Pre-heat oven to 400*F.
To a bowl, add the almond flour, coconut flour, resistant cornstarch, baking powder, xanthan gum, salt and nutmeg.
In a small bowl or measuring cup, add the heavy cream and vinegar and give it a quick stir then set-aside.
In another glass bowl, add the coconut oil and butter and melt them in the microwave for ~30s or until just melted. Stir to combine and let them cool just slightly.
Next add the sweetener and whisk to combine. Once the mixture is smooth, also add the eggs and whisk very well until bubbles form.

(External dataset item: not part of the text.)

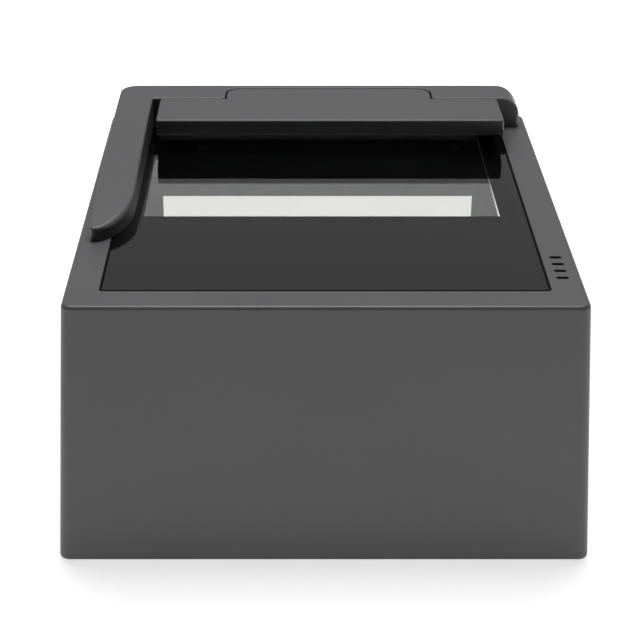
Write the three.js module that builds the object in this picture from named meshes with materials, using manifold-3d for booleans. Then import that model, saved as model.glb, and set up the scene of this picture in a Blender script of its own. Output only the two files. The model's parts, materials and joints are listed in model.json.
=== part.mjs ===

Finally add the heavy cream/vinegar mixture and vanilla extract and whisk once more until everything is combined.
Add your dry ingredients to the same bowl and mix well until a thick batter forms.
Add the mini chocolate chips and mix again.
Line a muffin tin with 9 muffin cups and evenly disperse the batter between them using a muffin scoop.
Bake the muffins for 5min at 400*F, then turn the oven down to 350*F and continue to bake the muffins for another 15min or until the tops are lightly browned and a toothpick comes out clean.
Let the muffins cool slightly before removing from the pan. Serve warm with butter! Enjoy your Low Carb Chocolate Chip Muffins.